I was surprised to see the last official album he made, Steinblast and Friends' Jazz Funk, is not more known. It's not as good as the first two hard rock titles, but occasionally the same invention shines through, as on the track in 7/4:
He's interesting too for uniquely American reasons. Starting off as a typical stoner rocker with a great deal of admiration for Led Zep presumably in the well-titled "Hard Rock Vol.1" and in his second explicitly stating his primary reason for desiring fame: "I Need a Woman," he later toned everything down in the Jazz Funk record. As commenters have pointed out, he was already religious (for example at his concerts he lectured to the audience) but subsequently became an all-out born again Christian and transformed himself into a genuine preacher, which is his career to this very day. He has continued to make music, but it's a little watered down by the religious influence. It would be wonderful to know what he thinks today of his first, masterpiece album.
From prognotfrog days:
We have to admire these dedicated or perhaps stone-crazy American artists like Karlos P. Steinblast who continued making progressive music into the eighties when it was completely unfashionable and unsustainable. He even proudly proclaimed it on the cover: "progressive rock" -- pretty uncompromising, or perhaps stoned lacking in sobriety, to fly his freak prog flag so high. It was a style already uncool by the late seventies as far as I've read. Yet this record is full of references to how he'll gain fame and groupies, though it hasn't happened yet: dear cadillac-driving Karlos, why not copy Duran Duran?
When you look at this guy if you're old enough you're taken straight back to childhood and those crazy over-hairy days, those lazy over smokey-and-the-bandit days of stinky herbal park benches endlessly discussing Jimmy Page versus Jeff Beck, while 'Eric Clapton is god'. His best record is actually the one that came before, the first, called "Hard Rock Vol. 1". I will post also the third one, "Steinblast and Friends" which demonstrated a bit of deterioration in quality, not the best friends to have around maybe. Notice that the "I need a woman" Suite from the second transforms into "I don't need no leash" in the next record, a year later - how many of us men have felt the same way one or two years into marriage? check out some of the lyrics for that one:
"Woman let me be, and shut your screaming face,
I don't need no leash
I don't need no collar
I don't need the way that you scream and holler"
To focus on the track "Where is Debbie Miller?" is to be taken back to those hazy redolent five-leaved days of 1981 when all was denim and possible, droppable, inhaleable, when big fat psilocybin-fueled dinosaur America still ruled the world of cars with its carboniferous chevys, massive mustangs, trashy trans-ams; it's the story of Debbie Miller, a teenaged girl who witnessed Karlos get run over by a Cadillac: "he's squashed, baby, between two cars!!!" -- when the PO-lice came, of course, she had to run away because she was 'jailbait'. But here's the best part; halfway through the song, he suddenly starts asking "Where's my kazoo??? Where's my kazoo????" --and then he plays the kazoo!

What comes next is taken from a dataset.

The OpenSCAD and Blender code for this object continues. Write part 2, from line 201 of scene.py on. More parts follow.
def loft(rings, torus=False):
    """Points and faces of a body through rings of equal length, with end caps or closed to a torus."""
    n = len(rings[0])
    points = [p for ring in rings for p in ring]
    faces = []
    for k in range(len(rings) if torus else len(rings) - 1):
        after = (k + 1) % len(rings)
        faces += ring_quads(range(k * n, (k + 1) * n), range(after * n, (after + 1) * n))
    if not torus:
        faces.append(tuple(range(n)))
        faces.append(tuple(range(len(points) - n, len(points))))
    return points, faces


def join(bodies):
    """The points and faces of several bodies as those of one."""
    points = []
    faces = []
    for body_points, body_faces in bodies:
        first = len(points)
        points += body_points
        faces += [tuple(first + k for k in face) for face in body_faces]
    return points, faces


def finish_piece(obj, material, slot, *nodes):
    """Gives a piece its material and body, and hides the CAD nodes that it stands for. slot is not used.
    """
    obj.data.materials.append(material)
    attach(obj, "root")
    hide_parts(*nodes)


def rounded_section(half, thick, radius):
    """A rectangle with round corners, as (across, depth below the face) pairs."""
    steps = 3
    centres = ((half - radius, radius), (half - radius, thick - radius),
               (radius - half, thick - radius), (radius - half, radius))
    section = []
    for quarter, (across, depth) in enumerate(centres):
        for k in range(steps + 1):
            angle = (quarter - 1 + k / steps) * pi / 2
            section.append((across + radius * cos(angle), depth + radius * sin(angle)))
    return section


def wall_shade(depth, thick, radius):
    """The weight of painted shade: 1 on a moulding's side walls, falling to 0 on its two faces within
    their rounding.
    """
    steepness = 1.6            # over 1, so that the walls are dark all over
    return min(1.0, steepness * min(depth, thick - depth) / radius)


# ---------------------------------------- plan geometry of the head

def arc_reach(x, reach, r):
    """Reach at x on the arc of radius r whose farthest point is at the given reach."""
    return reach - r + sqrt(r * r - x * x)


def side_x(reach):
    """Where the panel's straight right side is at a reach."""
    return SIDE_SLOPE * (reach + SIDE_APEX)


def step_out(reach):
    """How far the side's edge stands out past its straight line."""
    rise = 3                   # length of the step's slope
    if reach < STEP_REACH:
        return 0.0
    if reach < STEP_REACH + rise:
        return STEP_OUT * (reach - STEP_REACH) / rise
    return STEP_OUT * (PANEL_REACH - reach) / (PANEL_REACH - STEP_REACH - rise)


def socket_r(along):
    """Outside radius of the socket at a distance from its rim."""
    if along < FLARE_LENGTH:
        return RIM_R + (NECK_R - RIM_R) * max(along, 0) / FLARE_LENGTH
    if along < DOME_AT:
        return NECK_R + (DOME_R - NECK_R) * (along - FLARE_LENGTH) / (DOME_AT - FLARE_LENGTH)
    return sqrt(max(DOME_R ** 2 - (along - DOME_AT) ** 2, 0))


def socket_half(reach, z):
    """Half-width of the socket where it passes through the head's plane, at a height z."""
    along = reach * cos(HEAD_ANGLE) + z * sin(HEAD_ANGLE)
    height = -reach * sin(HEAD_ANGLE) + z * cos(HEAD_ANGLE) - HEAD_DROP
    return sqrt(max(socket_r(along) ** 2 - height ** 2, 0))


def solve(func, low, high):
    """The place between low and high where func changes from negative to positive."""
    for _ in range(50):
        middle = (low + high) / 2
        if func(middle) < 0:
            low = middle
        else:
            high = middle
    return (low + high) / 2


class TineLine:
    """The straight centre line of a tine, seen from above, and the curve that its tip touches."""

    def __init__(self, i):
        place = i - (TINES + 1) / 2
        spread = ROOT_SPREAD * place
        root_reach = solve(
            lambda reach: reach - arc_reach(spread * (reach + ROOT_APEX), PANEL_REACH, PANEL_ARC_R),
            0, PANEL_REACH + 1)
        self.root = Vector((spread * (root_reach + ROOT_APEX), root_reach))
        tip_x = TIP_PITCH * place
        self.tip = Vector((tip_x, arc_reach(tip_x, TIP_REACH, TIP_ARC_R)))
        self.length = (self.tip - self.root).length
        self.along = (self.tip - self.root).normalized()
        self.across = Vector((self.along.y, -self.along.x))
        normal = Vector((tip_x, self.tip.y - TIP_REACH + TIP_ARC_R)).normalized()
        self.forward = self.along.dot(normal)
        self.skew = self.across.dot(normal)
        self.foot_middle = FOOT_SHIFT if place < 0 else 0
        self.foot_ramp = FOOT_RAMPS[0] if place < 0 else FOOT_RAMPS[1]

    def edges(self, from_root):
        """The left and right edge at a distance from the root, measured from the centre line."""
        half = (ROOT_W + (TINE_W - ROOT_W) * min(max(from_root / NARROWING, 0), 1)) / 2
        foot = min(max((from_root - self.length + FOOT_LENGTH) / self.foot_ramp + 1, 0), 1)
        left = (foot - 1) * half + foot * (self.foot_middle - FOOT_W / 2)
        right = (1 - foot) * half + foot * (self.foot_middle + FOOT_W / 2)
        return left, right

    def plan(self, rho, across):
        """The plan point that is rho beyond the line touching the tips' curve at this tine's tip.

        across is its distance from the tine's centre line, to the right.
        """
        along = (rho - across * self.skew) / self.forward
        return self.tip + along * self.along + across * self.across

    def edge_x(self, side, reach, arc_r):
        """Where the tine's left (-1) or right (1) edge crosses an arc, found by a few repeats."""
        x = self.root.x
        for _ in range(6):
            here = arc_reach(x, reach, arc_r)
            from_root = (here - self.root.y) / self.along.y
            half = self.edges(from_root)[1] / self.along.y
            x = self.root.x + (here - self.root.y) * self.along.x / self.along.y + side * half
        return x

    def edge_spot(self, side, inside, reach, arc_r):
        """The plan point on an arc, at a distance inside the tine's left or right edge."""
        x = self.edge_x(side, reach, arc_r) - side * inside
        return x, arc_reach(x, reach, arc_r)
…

On the back of the record, this plaintive little note from Karlos: " Could the DJ's in the Illinois area please play 'where is Debbie Miller' to help me locate her? It's very important! Thank You!"

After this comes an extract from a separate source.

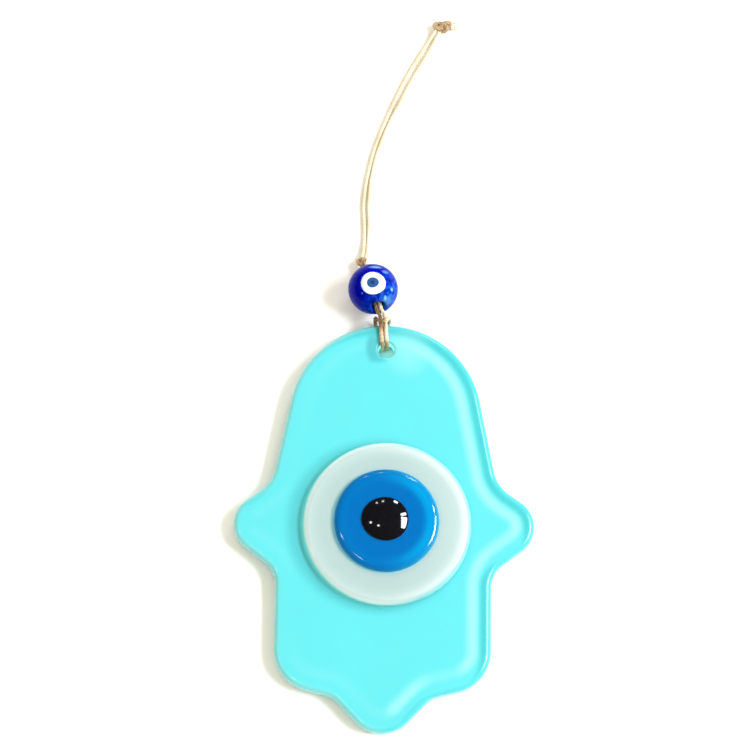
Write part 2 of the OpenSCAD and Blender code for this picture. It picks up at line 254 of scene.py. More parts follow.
class Nodes:
    """A material's node tree, with short calls for the nodes used here."""

    def __init__(self, name):
        self.material = bpy.data.materials.new(name)
        self.material.use_nodes = True
        self.tree = self.material.node_tree
        self.shader = self.tree.nodes["Principled BSDF"]

    def add(self, kind, inputs=None, **settings):
        node = self.tree.nodes.new(kind)
        for key, value in settings.items():
            setattr(node, key, value)
        for key, value in (inputs or {}).items():
            if isinstance(value, bpy.types.NodeSocket):
                self.tree.links.new(value, node.inputs[key])
            else:
                node.inputs[key].default_value = value
        return node

    def set(self, **values):
        for key, value in values.items():
            socket = self.shader.inputs[key.replace("_", " ")]
            if isinstance(value, bpy.types.NodeSocket):
                self.tree.links.new(value, socket)
            else:
                socket.default_value = value

    def place(self):
        return self.add("ShaderNodeTexCoord").outputs["Object"]

    def noise(self, scale, detail=2.0, vector=None, roughness=0.5):
        return self.add("ShaderNodeTexNoise", {
            "Vector": vector or self.place(), "Scale": scale, "Detail": detail,
            "Roughness": roughness,
        }).outputs["Fac"]

    def attribute(self, name):
        return self.add("ShaderNodeAttribute", attribute_name=name).outputs["Fac"]

    def ramp(self, factor, low, high, start=0.0, end=1.0):
        """Grey that goes from start to end while factor goes from low to high."""
        node = self.add("ShaderNodeValToRGB", {"Fac": factor})
        for element, place, grey in zip(node.color_ramp.elements, (low, high), (start, end)):
            element.position = place
            element.color = (grey, grey, grey, 1)
        return node.outputs["Color"]

    def mix(self, factor, a, b):
        node = self.add("ShaderNodeMix", data_type="RGBA")
        for socket, value in ((node.inputs[0], factor), (node.inputs[6], a), (node.inputs[7], b)):
            if isinstance(value, bpy.types.NodeSocket):
                self.tree.links.new(value, socket)
            else:
                socket.default_value = value if isinstance(value, float) else (*value, 1)
        return node.outputs[2]

    def number(self, operation, a, b):
        return self.add("ShaderNodeMath", {0: a, 1: b}, operation=operation).outputs[0]

    def tint(self, body, mask, strength, colour):
        """The body, with strength of another colour where the mask is 1."""
        return self.mix(self.number("MULTIPLY", mask, strength), body, colour)

    def scaled(self, vector, scale):
        node = self.add("ShaderNodeVectorMath", {0: vector, 1: scale}, operation="MULTIPLY")
        return node.outputs[0]

    def spot(self, centre, radii, edge):
        """1 inside an ellipsoid given in millimetres, and a soft fall to 0 at its surface."""
        moved = self.add("ShaderNodeVectorMath", {
            0: self.place(), 1: tuple(c * MM for c in centre),
        }, operation="SUBTRACT").outputs[0]
        scaled = self.scaled(moved, tuple(1 / (r * MM) for r in radii))
        away = self.add("ShaderNodeVectorMath", {0: scaled}, operation="LENGTH").outputs["Value"]
        return self.add("ShaderNodeMapRange", {
            "Value": away, "From Min": edge, "From Max": 1.0, "To Min": 1.0, "To Max": 0.0,
        }, interpolation_type="SMOOTHSTEP").outputs["Result"]

    def column(self, centre, radii, edge):
        """A spot that runs right through the glass."""
        return self.spot((*centre, PLATE_THICKNESS), (*radii, COLUMN_HEIGHT), edge)

    def bump(self, height, strength, distance):
        node = self.add("ShaderNodeBump", {
            "Height": height, "Strength": strength, "Distance": distance,
        })
        self.tree.links.new(node.outputs["Normal"], self.shader.inputs["Normal"])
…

But yeah, that's what it was like back then in the late seventies early eighties. People tell me. The American dream-- Morning again in America. America the beautiful, America the great, home of the bald eagle and the toupee'd presidents, Stars and Strippers forever. Come back to the 5 and dime, Jimmy Dean, Jimmy Dean, the Boulevard of Broken Dreams has led you to the Last House on Dead End Street, but now night has fallen and as Mao once said, for us to soon see, " it's never darkest till it's completely black " ...
Regarding the first album:
This is by far his best work (and indeed one of my favourite guitar-rock albums from the US) featuring some really raw, psychiatric and hard-assed guitarwork-- moreover, most songs are quite progressive and each in its own uniquely bizarre way. The one thing about this album is the late year-- you'd think most of this material was written 5-8 years before, especially given the Led Zep-influence that seems to be omnipresent. )
Let's just have a listen to the first magnificent masterpiece track, "Me and my babe--" wherein Karlos stays at home with his babe gettin' it on:
"we can't drive -- with the price of gas,
fuel oil -- running out fast --
we keep warm under cover --
please don't tell -- my mother"
--showing he was a peak oil believer 25 years ahead of his time-- but then the song goes:
"Costs too much to go nowhere--
I don't wear no underwear"
--this is truly an insane genius deserving of immortality. As I said, each track has its own interesting twist: the spacey funk that starts side b, the fast instrumental riff that follows (called Stabb, sampled below), recalling perhaps the Frankenstein song by the Edgar Winter Group, the lament for being stranded in New York City, the "I hate disco" song that sounds so beautifully quaint today, esp. with the utter dominance of 'dance music' in today's world... again note his wonderfully original guitar-playing style, often using chunky chords punctuated by fast riffs to interconnect phrases.